— EXERCISE AIM —
Records follow. Pull out every line that contains "type".

[Object modeling scripts]
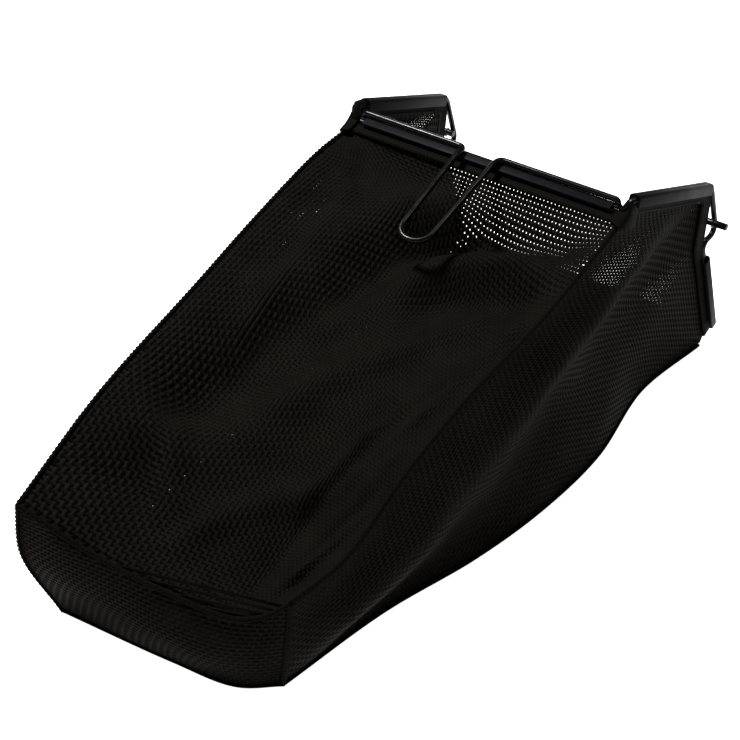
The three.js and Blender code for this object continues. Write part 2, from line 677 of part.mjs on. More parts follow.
// Side panels bulge out along a ridge that falls from the mouth to the rear floor, and the
// cloth below the ridge is hollow.
function sideSurface(side) {
  const foot = side > 0 ? footSeamRight : footSeamLeft;
  const top = side > 0 ? topSeamRight : topSeamLeft;
  const rear = side > 0 ? rearSeamRight : rearSeamLeft;
  const base = stretched(foot, top, frontEdge(side), rear);
  return (along, up) => {
    const u = insetEnd(along, BAG_LENGTH);
    const v = inset(up, lerp(MOUTH_HEIGHT, REAR_HEIGHT_RIGHT, along));
    const point = base(u, v);
    const tall = lerp(MOUTH_HEIGHT, REAR_HEIGHT_RIGHT, u);
    const ridge = lerp(RIDGE_START_SHARE, RIDGE_END_SHARE, u ** RIDGE_FALL_POWER);
    const free = freeAt(u - lapShare) * freeAt(v);
    const aboveRidge = (v - ridge) * tall;
    point.x += side * free * RIDGE_HEIGHT * bell(aboveRidge, RIDGE_WIDTH);
    point.x -= side * free * HOLLOW_DEPTH * bell(aboveRidge + HOLLOW_DROP, RIDGE_WIDTH);
    return point;
  };
}

function addSidePanels() {
  const along = [0, lapShare, ...even(SIDE_COLUMNS).slice(1)];
  const up = even(SIDE_ROWS);
  add('right_side_panel', clothSheet(sideSurface(1), along, up), meshClothMaterial);
  add('left_side_panel', clothSheet(sideSurface(-1), along, up), meshClothMaterial);
}

function addRearPanel() {
  const base = stretched(rearFootSeam, rearTopSeam, rearSeamLeft, rearSeamRight);
  const width = REAR_HALF_WIDTH_LEFT + REAR_HALF_WIDTH_RIGHT;
  const surface = (across, up) => {
    const u = inset(across, width, REAR_SEAM_GAP);
    const v = inset(up, REAR_HEIGHT_MIDDLE, REAR_SEAM_GAP);
    const point = base(u, v);
    point.y -= REAR_BULGE * Math.sin(Math.PI * u) * Math.sin(Math.PI * v);
    return point;
  };
  add('rear_panel', clothSheet(surface, even(REAR_COLUMNS), even(REAR_ROWS)), meshClothMaterial);
}

// The bottom panel lies on the floor and rises to the underside of its hem at the mouth
function addBottomPanel() {
  const hemLine = bottomRod.x - lapOffset;
  const frontFoot = straight(footSeamLeft(0), footSeamRight(0));
  const base = stretched(frontFoot, rearFootSeam, footSeamLeft, footSeamRight);
  const surface = (across, along) => {
    const u = inset(across, FRAME_WIDTH);
    const v = insetEnd(along, BAG_LENGTH);
    const point = base(u, v);
    const rise = Math.max(0, 1 - v * BAG_LENGTH / FLOOR_RISE_LENGTH);
    point.y += (hemLine - footFront.y) * rise;
    point.z += (bottomRod.y - lapShift) * rise * rise;
    return point;
  };
  const riseShare = FLOOR_RISE_LENGTH / BAG_LENGTH;
  const plainRows = Math.round((BAG_LENGTH - FLOOR_RISE_LENGTH) / FLOOR_ROW_LENGTH);
  const vs = even(3).map((t) => t * riseShare);
  for (const t of even(plainRows).slice(1)) {
    vs.push(lerp(riseShare, 1, t));
  }
  add('bottom_panel', clothSheet(surface, even(FLOOR_COLUMNS), vs), plainClothMaterial);
}

addUpperFrameRod();
addLowerFrameRod();
addHandleWire();
addHangerPins();
addChannels();
addHems();
addTopPanel();
addSidePanels();
addRearPanel();
addBottomPanel();

// The origin is the bottom centre of the whole bag
group.updateMatrixWorld(true);
const bounds = new THREE.Box3().setFromObject(group, true);
const centre = bounds.getCenter(new THREE.Vector3());
group.position.set(-centre.x, -centre.y, -bounds.min.z);

export default group;
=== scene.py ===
"""Rear grass collection bag of a walk-behind mower, dressed around its CAD frame.

The rods, snap channels, net panels, seams and hems are each made by an operator of this
add-on. Sizes of the frame and the bag are in millimetres, as in the part's own source.
Blender's own units are metres.
"""

import math

import bpy
import numpy as np
from mathutils import Matrix, Vector


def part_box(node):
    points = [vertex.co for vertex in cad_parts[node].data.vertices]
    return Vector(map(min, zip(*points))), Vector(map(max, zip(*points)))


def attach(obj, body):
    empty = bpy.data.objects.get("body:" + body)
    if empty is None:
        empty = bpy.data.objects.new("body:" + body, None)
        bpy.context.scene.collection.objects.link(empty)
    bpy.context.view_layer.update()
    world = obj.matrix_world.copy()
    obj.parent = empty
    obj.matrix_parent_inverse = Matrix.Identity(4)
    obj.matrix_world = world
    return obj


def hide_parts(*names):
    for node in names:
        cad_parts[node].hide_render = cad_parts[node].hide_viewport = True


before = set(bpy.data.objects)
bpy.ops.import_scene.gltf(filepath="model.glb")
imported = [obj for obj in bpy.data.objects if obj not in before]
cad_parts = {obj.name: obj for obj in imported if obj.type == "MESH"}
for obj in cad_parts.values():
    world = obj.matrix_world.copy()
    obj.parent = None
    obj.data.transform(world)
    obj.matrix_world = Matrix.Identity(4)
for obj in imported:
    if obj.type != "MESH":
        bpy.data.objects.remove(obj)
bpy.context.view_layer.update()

bl_info = {
    "name": "Grass collection bag",
    "version": (1, 0, 0),
    "blender": (4, 5, 0),
    "location": "3D View > Sidebar > Grass bag",
    "description": "Builds the rods, snap channels, net cloth and seams of a mower's collection bag",
    "category": "Object",
}

MM = 0.001
BODY = "root"

# The frame's sizes, in millimetres
FRAME_WIDTH = 330.0
MOUTH_HEIGHT = 273.0
ROD_DIAMETER = 6.4
CROSS_ROD_SETBACK = 6.0
CORNER_RISE = 14.0
CORNER_INSET = 6.0
CORNER_BEND = 8.0
SLANT_REACH = 177.0
SLANT_DROP = 75.0
NOSE_REACH = 22.0
NOSE_DROP = 67.0
THROAT_DEPTH = 31.0
THROAT_RISE = 1.0
POST_LEAN = 30.0
BOTTOM_ROD_HEIGHT = 8.6
POST_TOP_DROP = 22.0
SLANT_BEND = 13.0
NOSE_BEND = 11.0
THROAT_BEND = 8.0
BOTTOM_BEND = 14.0
HANDLE_RISE = 11.0
HANDLE_AHEAD = 3.0
HANDLE_BEND = 7.0
LOOP_OFFSET = -7.0
LOOP_ROOT_WIDTH = 42.0
LOOP_TIP_WIDTH = 34.0
LOOP_LENGTH = 132.0
LOOP_DROP = 34.0
LOOP_KNEE_BEND = 24.0
PIN_DIAMETER = 7.6
PIN_DROP = 48.0

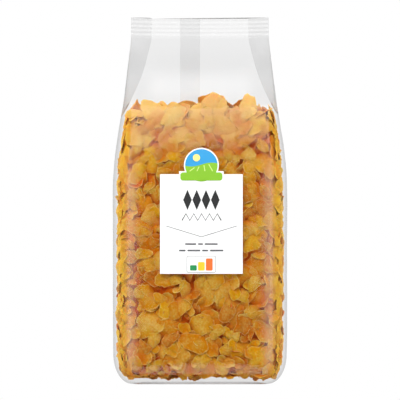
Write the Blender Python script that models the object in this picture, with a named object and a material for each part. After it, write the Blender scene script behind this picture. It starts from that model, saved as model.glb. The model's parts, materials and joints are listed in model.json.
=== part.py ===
"""A clear side-gusseted bag of corn flakes, standing upright, with a white printed front label.

The bag is one closed solid. From the floor up it has a flat folded base, a filled body whose
side panels bulge, an empty headspace where the side gussets tuck in, and a ribbed top seal.
The front faces -Y, +X is to the right of the front, and the origin is the middle of the base.
"""

import math

import bmesh
import bpy
from mathutils import Vector, noise

MM = 0.001

# Driving sizes of the bag
HEIGHT = 347.0 * MM
SEAL_HEIGHT = 17.0 * MM
SEAL_HALF_WIDTH = 65.5 * MM
SEAL_HALF_THICKNESS = 0.6 * MM
SEAL_FOOT = HEIGHT - SEAL_HEIGHT
PANEL_HALF_WIDTH = 62.5 * MM
GUSSET_DEPTH = 19.7 * MM
SIDE_FULLNESS = 0.85
SHOULDER = 258 * MM

# Height, half width, half depth and how far the gusset crease is tucked in, up the bag
STATIONS = (
    (0 * MM, 82.2 * MM, 35.8 * MM, 0 * MM),
    (60 * MM, 82.7 * MM, 37.4 * MM, 0 * MM),
    (130 * MM, 82.7 * MM, 37.5 * MM, 0 * MM),
    (190 * MM, 82.6 * MM, 36.8 * MM, 0 * MM),
    (220 * MM, 80.3 * MM, 35.2 * MM, 0 * MM),
    (250 * MM, 75.6 * MM, 31.8 * MM, 0 * MM),
    (266 * MM, 72.7 * MM, 28.0 * MM, 5.5 * MM),
    (296 * MM, 68.9 * MM, 15.4 * MM, 14.8 * MM),
    (326 * MM, 65.6 * MM, 2.4 * MM, 19.3 * MM),
    (SEAL_FOOT, SEAL_HALF_WIDTH, SEAL_HALF_THICKNESS, 0 * MM),
)
HALF_WIDTH, HALF_DEPTH, TUCK = 1, 2, 3

# The front and back panels' swell, flatter at the base and gone at the seal
PANEL_BULGE = 4.5 * MM
BASE_BULGE_SHARE = 0.45
BULGE_FULL_FROM = 60 * MM
BULGE_FULL_TO = 250 * MM

# Rounded bottom edge
EDGE_HEIGHT = 28 * MM
EDGE_SIDE_INSET = 17 * MM
EDGE_FRONT_INSET = 9 * MM
EDGE_PANEL_INSET = 11 * MM

# Top seal: crimp ribs that sag a little in the middle, and gusset ends that stand a little higher
RIB_PITCH = 3.86 * MM
RIB_DEPTH = 0.45 * MM
TOP_RIB = HEIGHT - 3.2 * MM
SEAL_SAG = 0.9 * MM
SAG_START = 300 * MM
GUSSET_STEP = 0.8 * MM

# Back seam: a flat fin from the middle towards -X
FIN_WIDTH = 19 * MM
FIN_THICKNESS = 0.6 * MM
FOLD_SHARPNESS = 0.3 * MM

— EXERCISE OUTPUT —
cad_parts = {obj.name: obj for obj in imported if obj.type == "MESH"}
    if obj.type != "MESH":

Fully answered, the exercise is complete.